By Robert S. (not verified) on 27 May 2010 #permalink

The question is if the trade off for faster degradation of the oil is worth the possible damage.

Given the crap being used, I'd say that's a big old "no" in this case.

The idea is that if you disperse it in the water column, (dilution is the solution to pollution, dontchaknow), then there won't be as much floating around to clean up or give the media ugly pictures to tie to the spilling company. The question is if the trade off for the better PR of hiding the oil in the water column is worth the possible damage.

The stuff is called "Corexit" fercrissakes.

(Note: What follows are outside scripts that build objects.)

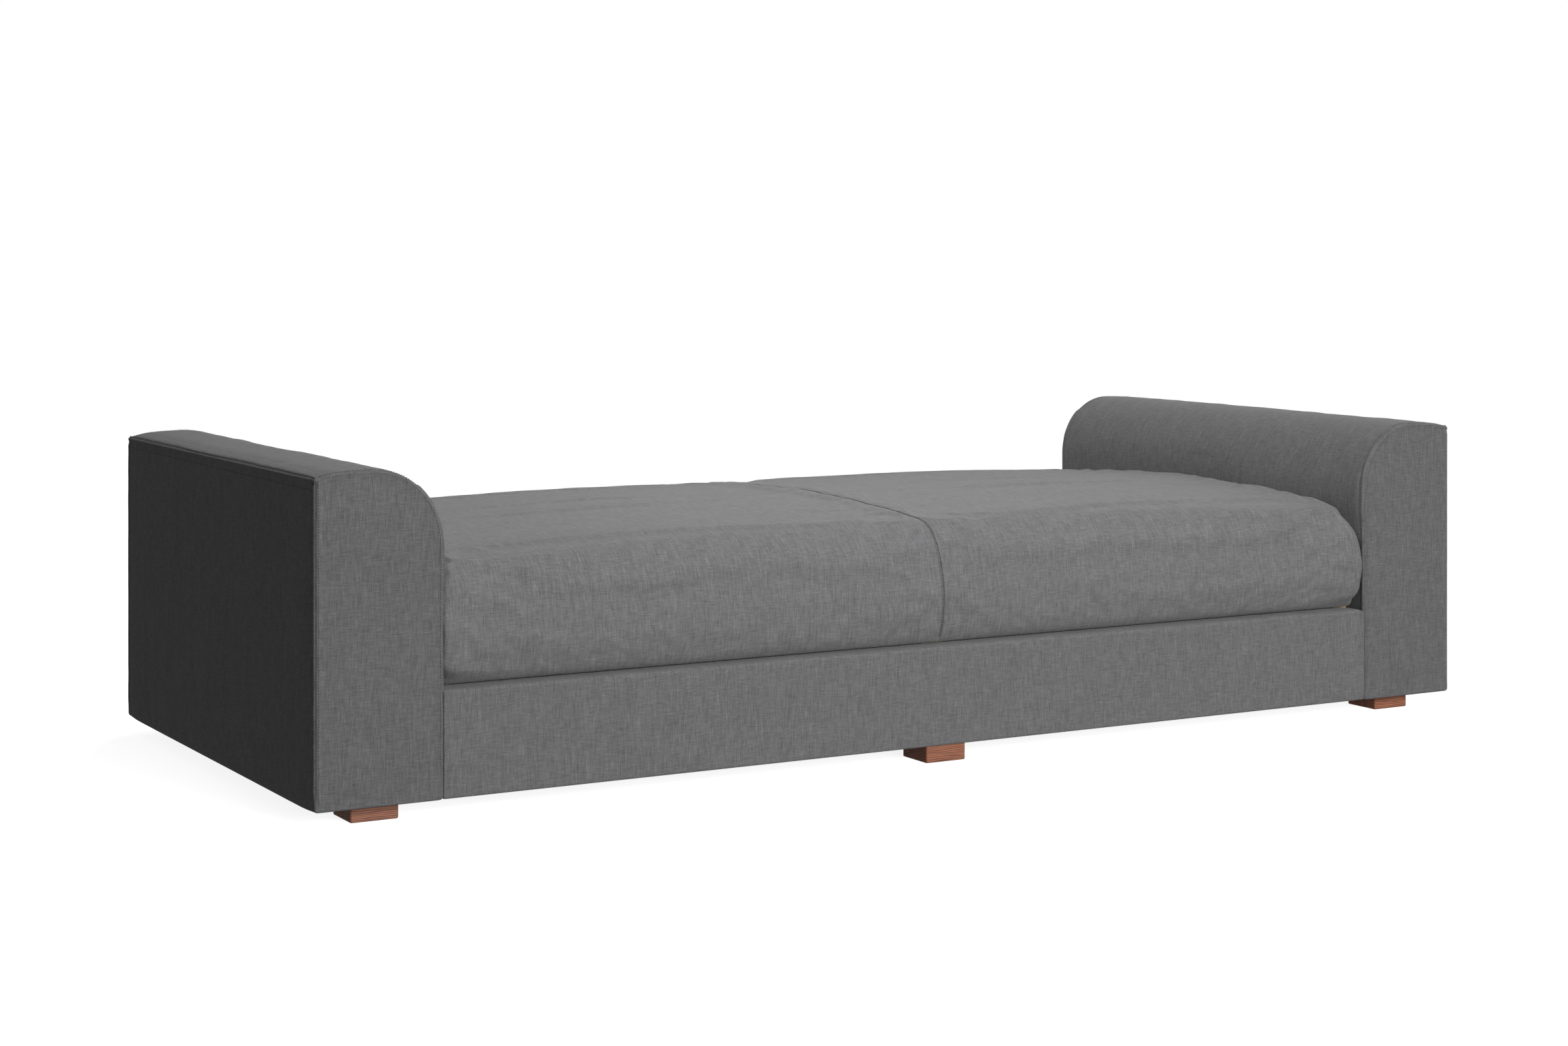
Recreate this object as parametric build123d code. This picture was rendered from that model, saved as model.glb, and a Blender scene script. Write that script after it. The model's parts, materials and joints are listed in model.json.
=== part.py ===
from build123d import *
import math
import os

# Futon sofa bed in its flat, bed position.  Millimetres.
# Origin: middle of the footprint, on the floor.  +X along the length, +Y to the back, +Z up.

# ---- driving dimensions ----
LENGTH = 2320.0
DEPTH = 1000.0
FOOT_HEIGHT = 30.0
ARM_WIDTH = 214.0
ARM_EDGE = 545.0            # height of the arm's outer top edge
ARM_CROWN = 12.0            # how much the arm's top rises above that edge
ROLL_RADIUS = 115.0         # inner shoulder of the arm
RAIL_TOP = 203.0            # top of the front and rear rails
DECK = 205.0                # what the seat and back units rest on
PAD_TOP = 430.0
PIVOT_Y = 70.0              # fold line between seat and back
PIVOT_Z = 375.0
UPRIGHT = 75.0              # degrees from flat to the sofa position

# ---- skins, boards and gaps ----
COVER = 6.0                 # arm cover: fabric and wadding
RAIL_COVER = 5.0
RAIL_THICK = 48.0
BOARD = 18.0
OUTER_PLY = 9.0
BOTTOM_BOARD = 24.0
INNER_TOP = 440.0           # top of the arm's frame; the foam starts here
OUTER_TOP = 520.0           # the outer panel runs up into the foam
LEDGER_W = 30.0
LEDGER_H = 40.0
BEAM_THICK = 44.0
CLOTH = 1.5
LIFT = 0.3                  # clearance between the back unit and the base
PAD_END_GAP = 4.0
SPLIT_GAP = 1.0             # half the gap between the two halves of the filling
FRAME_BAR = 30.0
FRAME_TOP = 237.0
SLAT_T = 8.0
SLAT_W = 53.0
SLATS = 14
WALL = 8.0                  # filling round the frames
FRONT_TUCK = 53.0           # how far the filling's bottom edge lies behind the rail's face
FRONT_POCKET = 96.0         # the hinge's room in the seat filling, forward of its axis
REAR_POCKET = 150.0         # the hinge's room in the back filling, behind its axis
FOLD_SLACK = 1.0            # degrees between the fold's filling and the halves beside it
FOLD_DROP = 8.0             # the fold's filling starts this far above the hinge axis
HEADROOM = 5.0              # cutting shapes stand this far above the filling

# The filling's bolster edge: distance behind the front face, and height.
LOWER_CURVE = (24.0, 232.0)
BULGE = (12.5, 290.0)
UPPER_CURVE = (25.0, 358.0)
SHOULDER = (66.0, 408.0)
TOP_CURVE = (120.0, 418.5)
TOP_START = (190.0, 423.5)
CROWN_CURVE = (345.0, 428.5)

# ---- hinge ----
PLATE = 4.0
PLATE_GAP = 0.4
RUN = 0.05                  # radial clearance of a running fit
PIN_R = 6.0
PIN_HEAD = (10.0, 3.0)      # radius and thickness
EYE_R = 34.0                # ratchet disc
POCKET_R = 50.0
POCKET_DEPTH = 22.0
PAWL_Y = -58.0              # pawl pivot, from the hinge axis
PAWL_Z = -48.0
PAWL_PIN_R = 3.0
RIVET_HEAD = (5.0, 2.0)
PAWL_HUB_R = 8.0
SPRING_T = 0.8
TOOTH = 6.0
NOTCH = 14.0
NOTCH_DEPTH = 9.0
STOPS = (0.0, UPRIGHT / 2, UPRIGHT)
BRACKET_CORNERS = ((0, 0), (-76, -26), (-80, -146), (-16, -146))
BRACKET_R = 14.0
BRACKET_SCREWS = ((-82, -22), (-80, -140), (-20, -140))
ARM_SCREWS = ((50, -150), (110, -150))
HINGE_ARM_END = 136.0       # the hinge arm's foot ends this far behind the axis

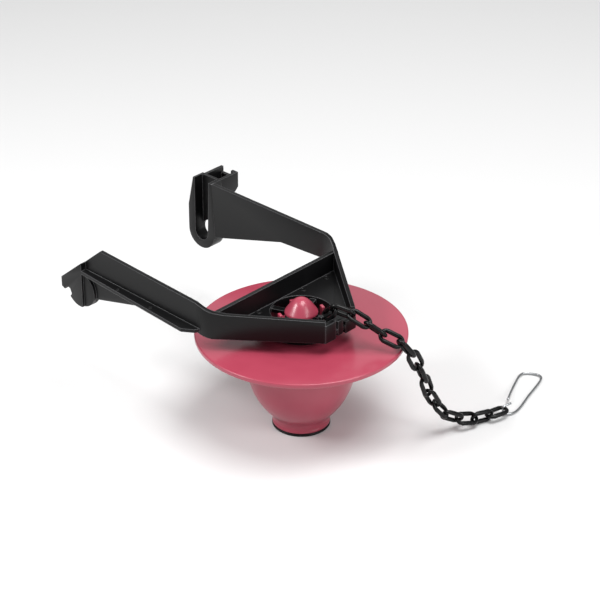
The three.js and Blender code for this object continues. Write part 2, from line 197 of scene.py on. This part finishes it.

As Phillipe said, this is a nightmare. Living on the Gulf Coast I can tell you that we're all here waiting on the oil to reach the shore. There is NOT enough being done, there are stories in the news all around here of organizations and individuals who have methods that can be helpful in this situation who are being told they have to "go through channels of approval" prior to testing their methods. One of these companies is in Naples, FL where a company who has been manufacturing adsorbent (repels water, attracts oil) from inert recycled materials for over a decade; this product is carried on the majority of European tankers to clean up filling spills. They were told by the coast guard they will not likely gain approval until this incident is already over. Another company wants to use coastal hay to absorb the oil and they too have been rejected (except for Walton County who is using it). This is something that can't hurt to try, it's hay, we know it won't harm marine life and it will provide income for local farmers; can the same be said for "Corexit"?
You tell me, would you rather be covered in hay or chemical dispersants? Who is running this show???